196. In March 2013, the Group witnessed the loading of tin ore from Lulingu and other mines into airplanes at the Shabunda airstrip for transportation to Bukavu (see annex 84). The Mines agents issue official documents without properly ascertaining the origin of the minerals. The Group also documented how Raia Mutomboki fought FARDC in November
2012 in order to stop their deployments in tantalum and tin-rich mines in Kigulube. In addition, sources in the mining sector, local administration and civil society in Kindu confirmed to the Group that Raia Mutomboki stole minerals during a February 2013 attack on Kasese, and sold them to négociants in Goma.
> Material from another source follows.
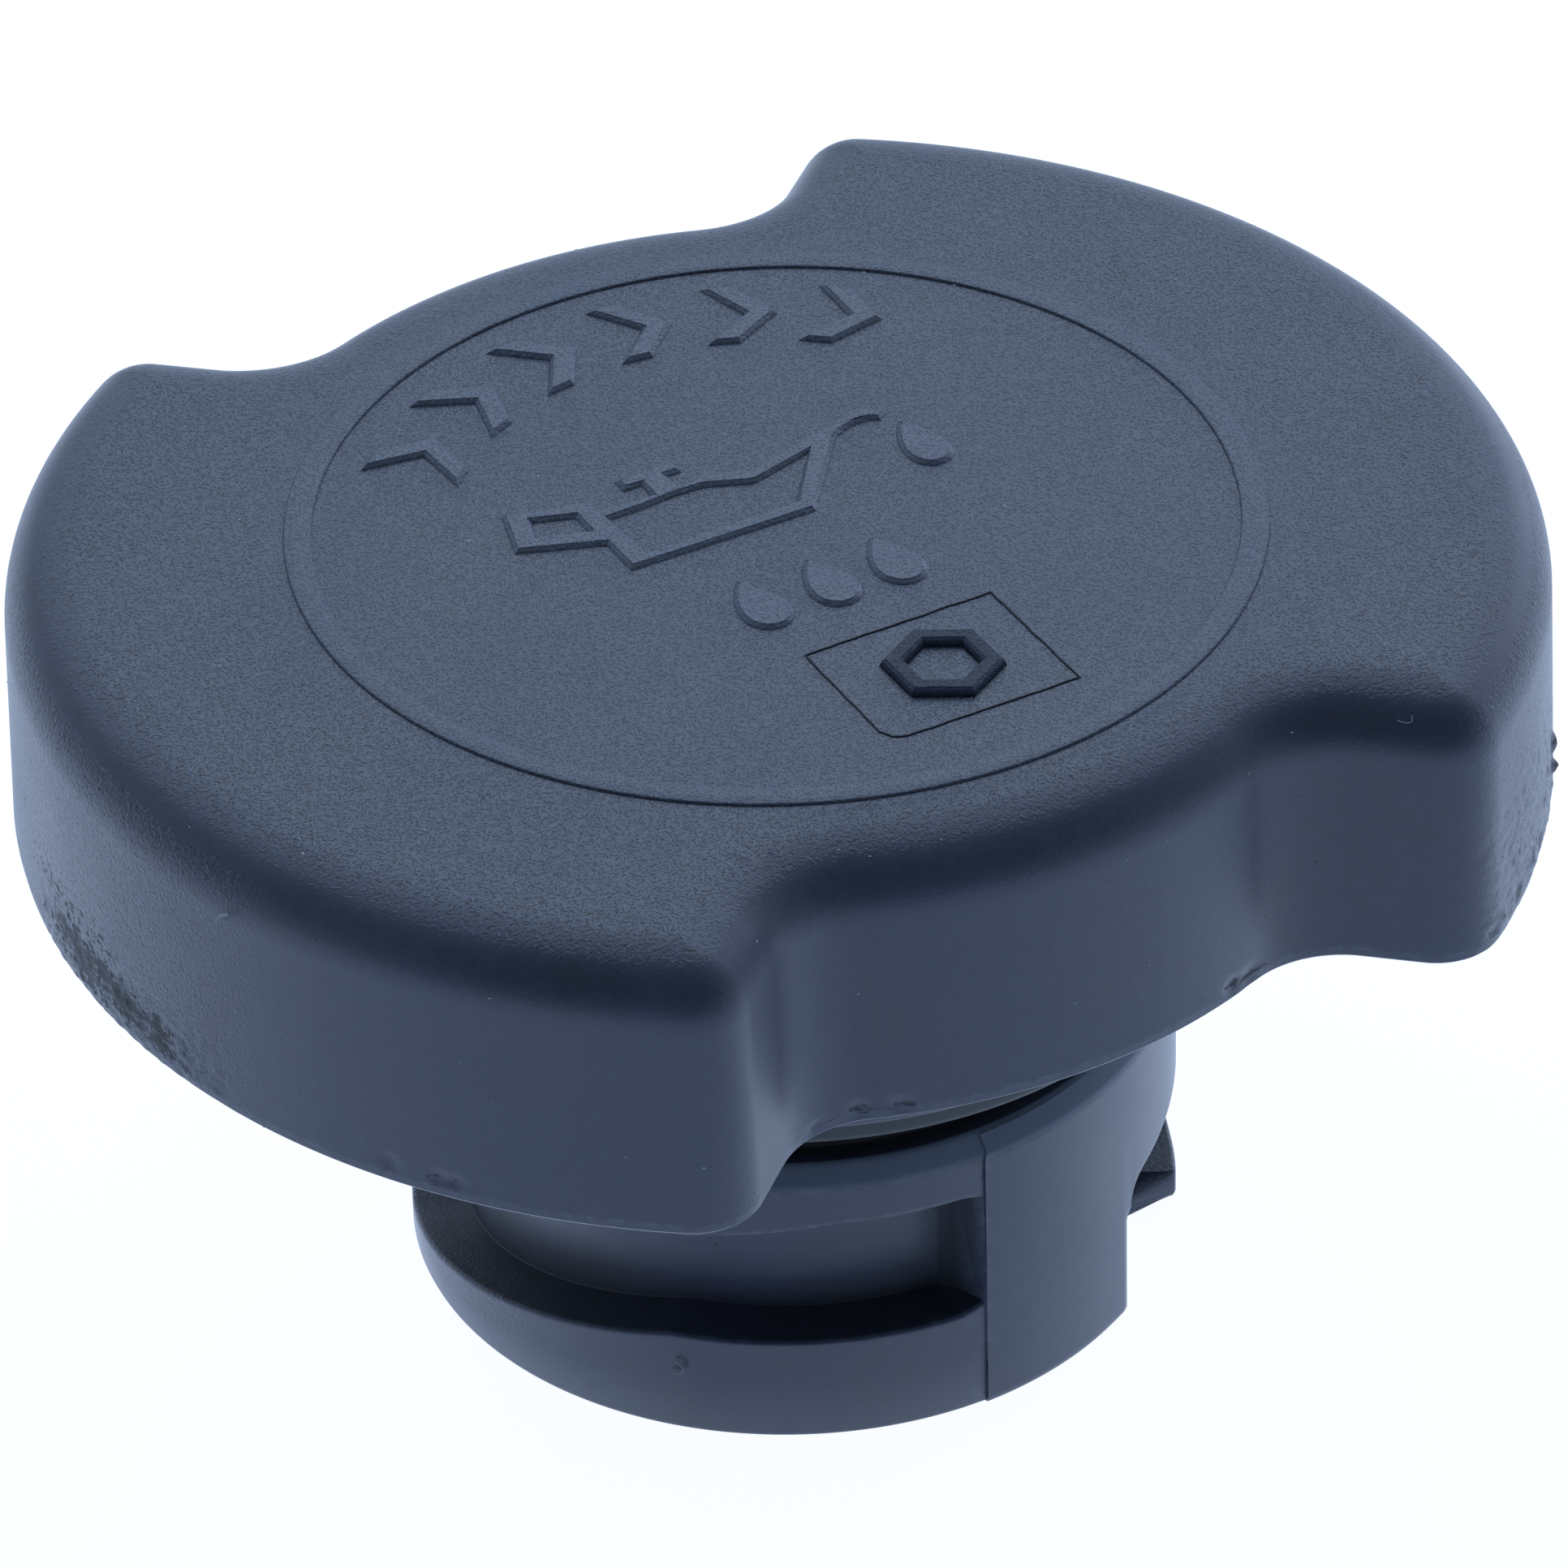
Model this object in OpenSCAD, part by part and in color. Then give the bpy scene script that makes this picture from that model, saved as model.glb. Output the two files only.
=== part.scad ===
// Oil filler cap: a two-winged hand knob and a bayonet neck moulded in one piece, with a rubber ring.
// +Z is up. The origin is the centre of the neck's lower end. The wings point along +X and -X.

/* [Knob outline] */
// Height of the cap from the neck's lower end to the top face
cap_h = 36.4; // [34:0.1:42]
// Height of the skirt's lower edge
skirt_z = 23.6; // [22.5:0.1:27]
// Radius of the wings at the skirt's lower edge
wing_r = 33.2; // [31:0.1:38]
// Radius of the two finger valleys between the wings
valley_r = 25.8; // [25:0.1:27.5]
// Angle between the two flanks of a valley
valley_angle = 59; // [48:0.5:66]
// Radius at which the valley angle is measured
flank_r = 29; // [28:0.1:30]
// Angle by which a flank leans away from the radial direction
flank_lean = 19; // [8:0.5:26]
// Radius of the wings' outer corners
corner_r = 3; // [2.9:0.1:4]
// Radius of the fillet at the foot of a flank
root_r = 4.5; // [2:0.1:6]

/* [Knob shell] */
// Radius of the rounded top edge
edge_r = 2.7; // [1:0.1:2.8]
// Distance by which the skirt leans in from its lower edge to the top edge
skirt_draft = 0.25; // [0.05:0.05:0.5]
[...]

197. The Group was also informed that Raia Mutomboki is levying taxes on trading roads in Shabunda and Kalehe territories. The Group obtained notes from a Raia Mutomboki meeting in February 2013 listing four checkpoints in Shabunda where the armed group taxes all vehicles and goods, including minerals. Mining authorities separately informed the Group that Raia Mutomboki levies a tax of half a kilogram of minerals per 50 kg bag at checkpoints on key trading roads in Shabunda territory. Near Hombo, Raia Mutomboki also taxes USD 5 per bag of tin ore carried on motorbikes from Walikale on the Walikale-Bukavu road. FARDC and other Congolese services are also levying illegal taxes on this road.

C - Ivory

198. The Group has confirmed that ivory poaching is taking place in many areas of eastern DRC Congo, especially in Virunga National Park, Maiko National Park, the Okapi Fauna Reserve, and Garamba National Park. The Group observed ivory in North Kivu and Orientale that local craftspeople had made into scrimshaw or jewelry (see annex 85), but conservationists and Congolese authorities told the Group that most ivory is exported raw through neighboring countries.
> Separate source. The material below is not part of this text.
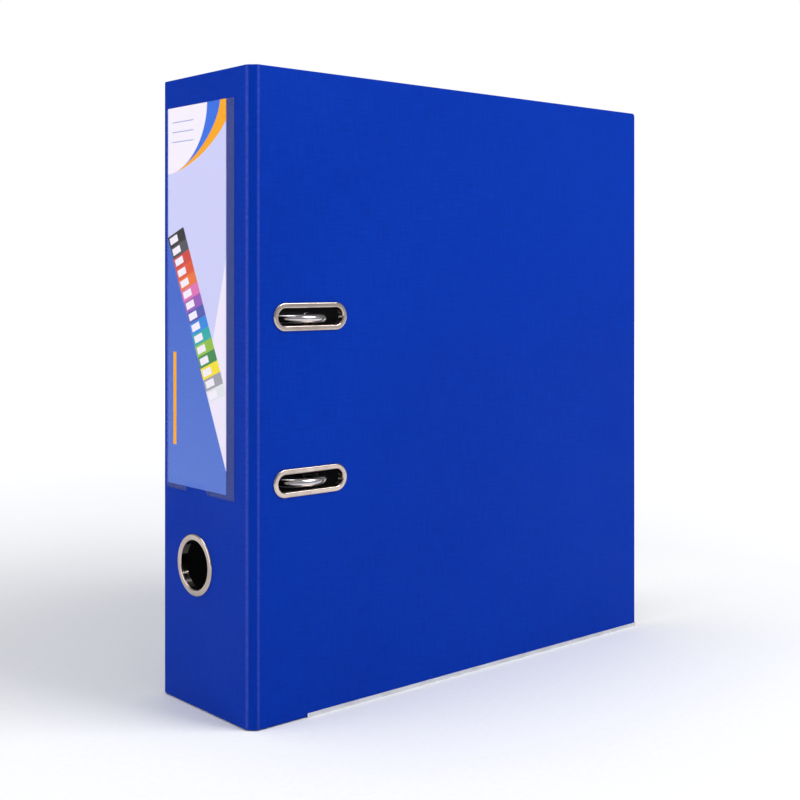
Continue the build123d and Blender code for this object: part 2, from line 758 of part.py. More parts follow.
def mechanism_parts():
    parts = {
        "base_plate": base_plate(),
        "base_rivets": base_rivets(),
        "arch_wire": arch_wire(),
        "compressor_bar": compressor_bar(),
        "clamp_hinge_pins": clamp_hinge_pins(),
        "lower_arch_spring": lower_arch_spring(),
        "upper_arch_spring": mirror(lower_arch_spring(), about=Plane.XZ),
    }
    parts.update(lever_parts())
    for name, sign in (("upper", 1), ("lower", -1)):
        plate, pad = clamp_parts(sign)
        parts[name + "_post"] = post(sign * half_pitch)
        parts[name + "_clamp_plate"] = plate
        parts[name + "_clamp_pad"] = pad
        parts[name + "_clamp_spring"] = clamp_spring(sign)
    return {name: mechanism * shape for name, shape in parts.items()}


os.makedirs("parts", exist_ok=True)
for node, shape in {**case_parts(), **label_parts(), **mechanism_parts()}.items():
    export_step(shape, f"parts/{node}.step")
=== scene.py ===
import json
import math

import bmesh
import bpy
from mathutils import Matrix, Vector

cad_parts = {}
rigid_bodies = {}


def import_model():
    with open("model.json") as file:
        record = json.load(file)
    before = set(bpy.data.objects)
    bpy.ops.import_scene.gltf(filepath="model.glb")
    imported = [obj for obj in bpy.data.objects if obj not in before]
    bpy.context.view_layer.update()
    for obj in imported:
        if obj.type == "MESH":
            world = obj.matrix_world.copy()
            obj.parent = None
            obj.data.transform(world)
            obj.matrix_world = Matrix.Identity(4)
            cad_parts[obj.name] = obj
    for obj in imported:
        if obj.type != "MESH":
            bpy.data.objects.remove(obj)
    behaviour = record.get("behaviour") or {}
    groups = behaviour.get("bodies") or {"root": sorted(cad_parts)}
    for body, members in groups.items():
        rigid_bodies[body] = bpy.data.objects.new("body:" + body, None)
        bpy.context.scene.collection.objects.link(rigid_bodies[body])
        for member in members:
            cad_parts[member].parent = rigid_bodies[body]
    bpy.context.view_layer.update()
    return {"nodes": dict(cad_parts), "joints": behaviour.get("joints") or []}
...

199. The Government of Uganda reported eight seizures of ivory between 1 January and 16 September 2012 (see annex 86), but reported no seizures between 17 September 2012 and 14 May 2013. The origin of the seized ivory is unclear, but former poachers, ex-combatants, and local leaders in eastern DRC have told the Group that Uganda is the most common transit country or destination for poached ivory from northeast DRC.

200. Ex-combatants and local leaders in North Kivu’s Grand Nord told the Group that ivory poached in Virunga National Park is traded in Butembo, Beni, and Kasindi. A prominent purchaser of ivory is Muhindo Kasebere, a businessman from Butembo who lives in Kasindi, on the border with Uganda. Congolese authorities arrested Kasebere in March 2013 for supporting militia groups allied to URDC (para. 62), but following his release two days later, Kasebere fled to Uganda, where former URDC combatants and Congolese authorities told the Group he is currently residing.
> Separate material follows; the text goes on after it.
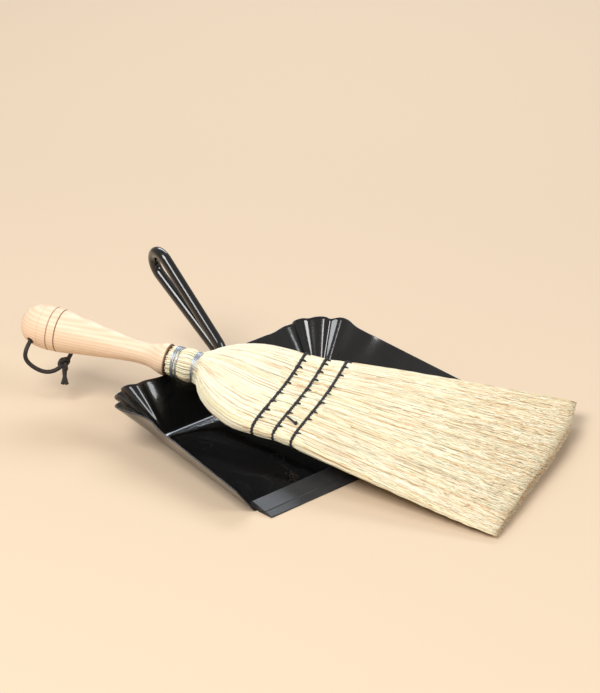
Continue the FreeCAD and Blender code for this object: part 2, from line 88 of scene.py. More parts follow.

201. A former poacher and local authorities told the Group that in exchange for ivory, Kasebere gave Hilaire’s militias arms, money, or supplies, depending on the militia’s desires. The poacher told the Group that Kasebere paid him $90 per kilogram for ivory. The same sources mentioned above stated that Kasebere obtained arms and ammunition from sources in
Uganda, and that Kasebere coordinated his smuggling with political and military officials in Kasese District (Uganda).

VII – Recommendations

202. The Group of Experts makes the following recommendations:

To the Security Council Committee established pursuant to resolution 1533 (2004) concerning the Democratic Republic of the Congo:

203. The Committee to renew its commitment to consider recommendations of the Group of Experts proposing the designation of specific individuals and entities for targeted sanctions;

To Member States of the Great Lakes region:

204. The eleven signatories of the Framework Agreement (S/2013/131) to respect the accord’s obligations, in particular the commitment of the Government of the Democratic Republic of Congo to continue and deepen security sector reform with respect to the Army and Police;

205. Member States of the region to refrain from harboring sanctioned individuals or providing protection of any kind to persons falling under the sanctions regime, in accordance with the Framework Agreement;

206. The member States of the Economic Community of the Great Lakes Countries (ECGLC/CEPGL) - Burundi, the Democratic Republic of the Congo and Rwanda - to revive the extradition provisions of their tripartite convention;

207. Member States to promote regional integration through the development of mutually benefiting infrastructure, and to guide and monitor private initiatives in this regard in a transparent manner, with a view to safeguarding the interests of all parties;

208. The Democratic Republic of the Congo and Rwanda, acting with the support of international partners, to clarify the status of M23 surrenderers to the MONUSCO DDRRR programme who declare that they are Rwandan nationals, and address the problem of the repatriation of these ex-combatants to Rwanda;

To the Government of the DRC:

209. The Government of the Democratic Republic of the Congo to expand validation missions to mining sites where such missions have not taken place to date, including Nzibira and Bisie, as soon as the security situation allows;

210. The Military Prosecutor’s office to investigate and prosecute all military personnel involved in the trade of natural resources, as well as individuals and entities supporting these criminal networks within the Congolese armed forces;

211. The Government to appoint a "Special Envoy" to be in charge of negotiations with specific rebel groups, to facilitate demobilisation and possible integration in the FARDC;

212. The Government to cease its in situ integration of armed groups in the FARDC without proper vetting;

To the Government of Rwanda:

213. The Government of Rwanda to submit to the Committee, copying the Group of Experts, a list of the remaining former M23 combatants who crossed into Rwanda during 2013;

214. The Government of Rwanda to investigate and prosecute individuals supporting M23 activities on its territory;

To the Government of Uganda:

215. The Government of Uganda to demonstrate a renewed commitment to restructuring its gold trade sector and combat gold smuggling, and inform the Committee regarding progress achieved.